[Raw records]
§ §
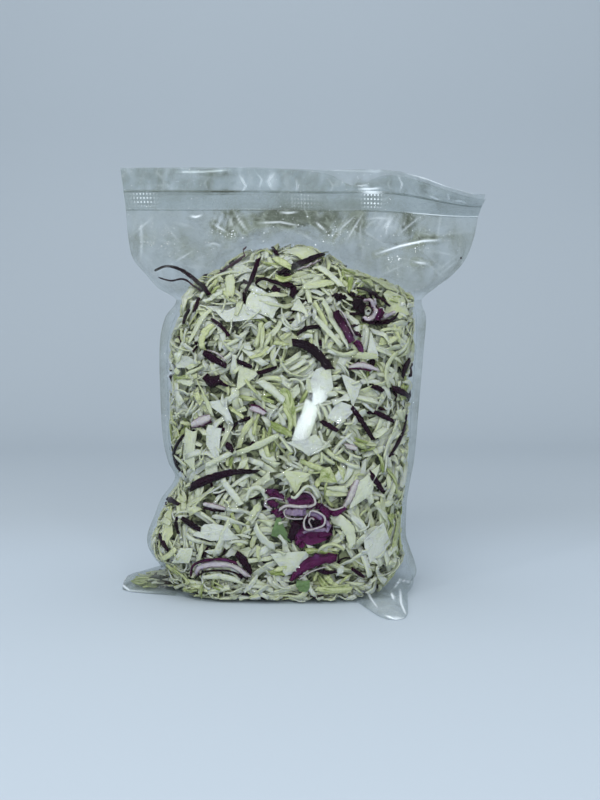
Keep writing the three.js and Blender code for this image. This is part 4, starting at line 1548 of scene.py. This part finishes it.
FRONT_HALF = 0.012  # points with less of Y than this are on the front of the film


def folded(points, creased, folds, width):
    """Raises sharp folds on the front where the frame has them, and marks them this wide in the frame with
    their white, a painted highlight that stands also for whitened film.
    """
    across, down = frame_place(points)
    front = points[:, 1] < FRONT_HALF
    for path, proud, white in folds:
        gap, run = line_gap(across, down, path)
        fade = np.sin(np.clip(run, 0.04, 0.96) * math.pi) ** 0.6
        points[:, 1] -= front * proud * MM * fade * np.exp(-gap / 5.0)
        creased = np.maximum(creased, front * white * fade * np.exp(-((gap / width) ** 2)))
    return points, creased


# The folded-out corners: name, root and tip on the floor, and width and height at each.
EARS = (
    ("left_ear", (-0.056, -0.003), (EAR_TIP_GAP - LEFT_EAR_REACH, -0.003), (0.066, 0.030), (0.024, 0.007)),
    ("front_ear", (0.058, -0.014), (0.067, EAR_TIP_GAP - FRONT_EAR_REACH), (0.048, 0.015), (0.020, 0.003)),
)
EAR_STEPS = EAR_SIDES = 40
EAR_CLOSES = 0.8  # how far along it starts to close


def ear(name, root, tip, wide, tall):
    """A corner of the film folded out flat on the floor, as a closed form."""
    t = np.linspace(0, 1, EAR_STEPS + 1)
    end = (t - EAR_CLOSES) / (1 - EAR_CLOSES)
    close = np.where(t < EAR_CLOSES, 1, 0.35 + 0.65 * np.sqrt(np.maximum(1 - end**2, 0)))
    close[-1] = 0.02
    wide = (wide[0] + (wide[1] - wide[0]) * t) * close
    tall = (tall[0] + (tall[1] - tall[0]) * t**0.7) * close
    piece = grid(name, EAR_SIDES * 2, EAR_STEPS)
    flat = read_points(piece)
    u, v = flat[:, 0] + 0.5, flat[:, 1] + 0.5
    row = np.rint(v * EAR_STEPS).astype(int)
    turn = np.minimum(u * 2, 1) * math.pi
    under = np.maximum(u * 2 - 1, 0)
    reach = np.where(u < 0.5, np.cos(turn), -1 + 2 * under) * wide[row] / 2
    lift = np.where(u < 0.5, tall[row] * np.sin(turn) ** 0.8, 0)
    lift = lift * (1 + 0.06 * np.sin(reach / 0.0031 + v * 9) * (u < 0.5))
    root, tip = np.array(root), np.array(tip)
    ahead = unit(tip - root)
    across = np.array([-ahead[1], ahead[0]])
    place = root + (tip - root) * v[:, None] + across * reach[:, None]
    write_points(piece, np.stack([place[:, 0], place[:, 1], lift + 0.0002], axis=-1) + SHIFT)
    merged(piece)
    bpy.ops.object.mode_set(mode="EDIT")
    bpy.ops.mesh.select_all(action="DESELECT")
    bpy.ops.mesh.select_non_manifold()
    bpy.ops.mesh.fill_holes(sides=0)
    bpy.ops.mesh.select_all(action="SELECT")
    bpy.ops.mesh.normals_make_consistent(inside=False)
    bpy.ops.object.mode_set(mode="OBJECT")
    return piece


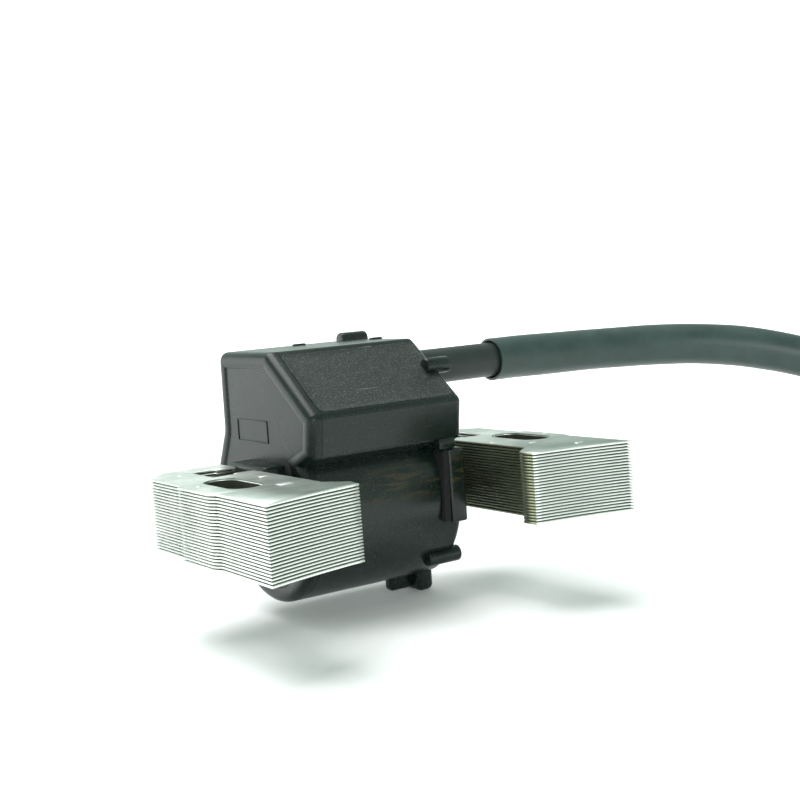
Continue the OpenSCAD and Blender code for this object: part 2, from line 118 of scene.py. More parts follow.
§ §
_What you need to do_: Repeat every entry exactly as written above.

_Output below_:
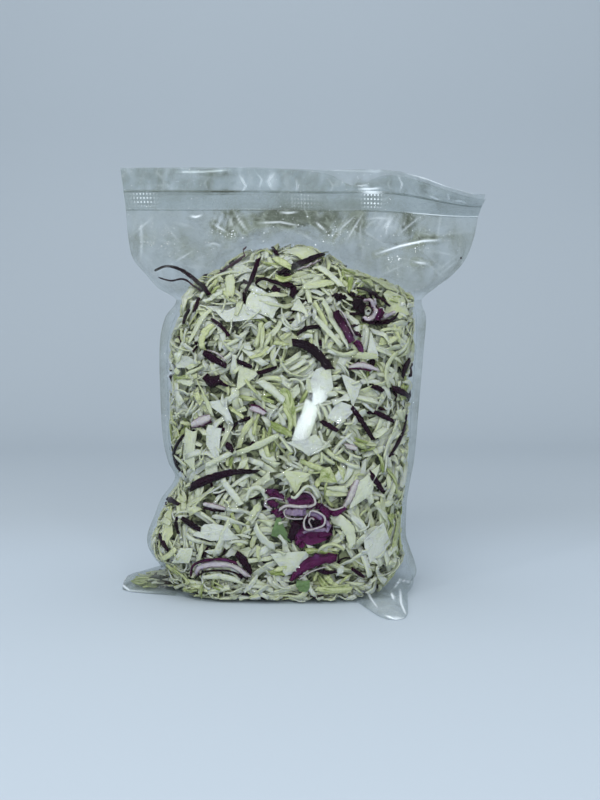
Keep writing the three.js and Blender code for this image. This is part 4, starting at line 1548 of scene.py. This part finishes it.
FRONT_HALF = 0.012  # points with less of Y than this are on the front of the film


def folded(points, creased, folds, width):
    """Raises sharp folds on the front where the frame has them, and marks them this wide in the frame with
    their white, a painted highlight that stands also for whitened film.
    """
    across, down = frame_place(points)
    front = points[:, 1] < FRONT_HALF
    for path, proud, white in folds:
        gap, run = line_gap(across, down, path)
        fade = np.sin(np.clip(run, 0.04, 0.96) * math.pi) ** 0.6
        points[:, 1] -= front * proud * MM * fade * np.exp(-gap / 5.0)
        creased = np.maximum(creased, front * white * fade * np.exp(-((gap / width) ** 2)))
    return points, creased


# The folded-out corners: name, root and tip on the floor, and width and height at each.
EARS = (
    ("left_ear", (-0.056, -0.003), (EAR_TIP_GAP - LEFT_EAR_REACH, -0.003), (0.066, 0.030), (0.024, 0.007)),
    ("front_ear", (0.058, -0.014), (0.067, EAR_TIP_GAP - FRONT_EAR_REACH), (0.048, 0.015), (0.020, 0.003)),
)
EAR_STEPS = EAR_SIDES = 40
EAR_CLOSES = 0.8  # how far along it starts to close


def ear(name, root, tip, wide, tall):
    """A corner of the film folded out flat on the floor, as a closed form."""
    t = np.linspace(0, 1, EAR_STEPS + 1)
    end = (t - EAR_CLOSES) / (1 - EAR_CLOSES)
    close = np.where(t < EAR_CLOSES, 1, 0.35 + 0.65 * np.sqrt(np.maximum(1 - end**2, 0)))
    close[-1] = 0.02
    wide = (wide[0] + (wide[1] - wide[0]) * t) * close
    tall = (tall[0] + (tall[1] - tall[0]) * t**0.7) * close
    piece = grid(name, EAR_SIDES * 2, EAR_STEPS)
    flat = read_points(piece)
    u, v = flat[:, 0] + 0.5, flat[:, 1] + 0.5
    row = np.rint(v * EAR_STEPS).astype(int)
    turn = np.minimum(u * 2, 1) * math.pi
    under = np.maximum(u * 2 - 1, 0)
    reach = np.where(u < 0.5, np.cos(turn), -1 + 2 * under) * wide[row] / 2
    lift = np.where(u < 0.5, tall[row] * np.sin(turn) ** 0.8, 0)
    lift = lift * (1 + 0.06 * np.sin(reach / 0.0031 + v * 9) * (u < 0.5))
    root, tip = np.array(root), np.array(tip)
    ahead = unit(tip - root)
    across = np.array([-ahead[1], ahead[0]])
    place = root + (tip - root) * v[:, None] + across * reach[:, None]
    write_points(piece, np.stack([place[:, 0], place[:, 1], lift + 0.0002], axis=-1) + SHIFT)
    merged(piece)
    bpy.ops.object.mode_set(mode="EDIT")
    bpy.ops.mesh.select_all(action="DESELECT")
    bpy.ops.mesh.select_non_manifold()
    bpy.ops.mesh.fill_holes(sides=0)
    bpy.ops.mesh.select_all(action="SELECT")
    bpy.ops.mesh.normals_make_consistent(inside=False)
    bpy.ops.object.mode_set(mode="OBJECT")
    return piece


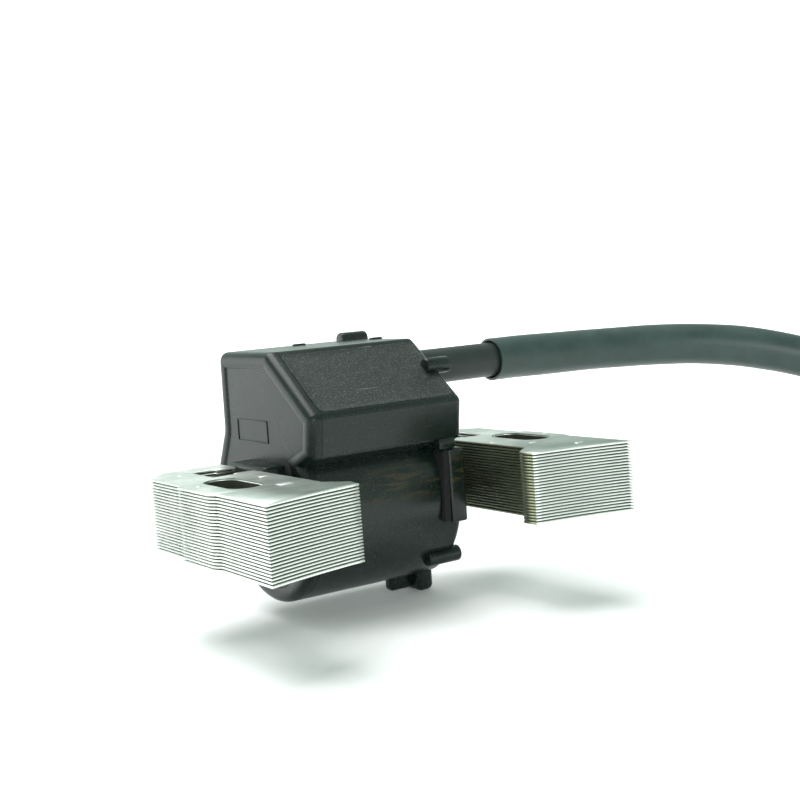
Continue the OpenSCAD and Blender code for this object: part 2, from line 118 of scene.py. More parts follow.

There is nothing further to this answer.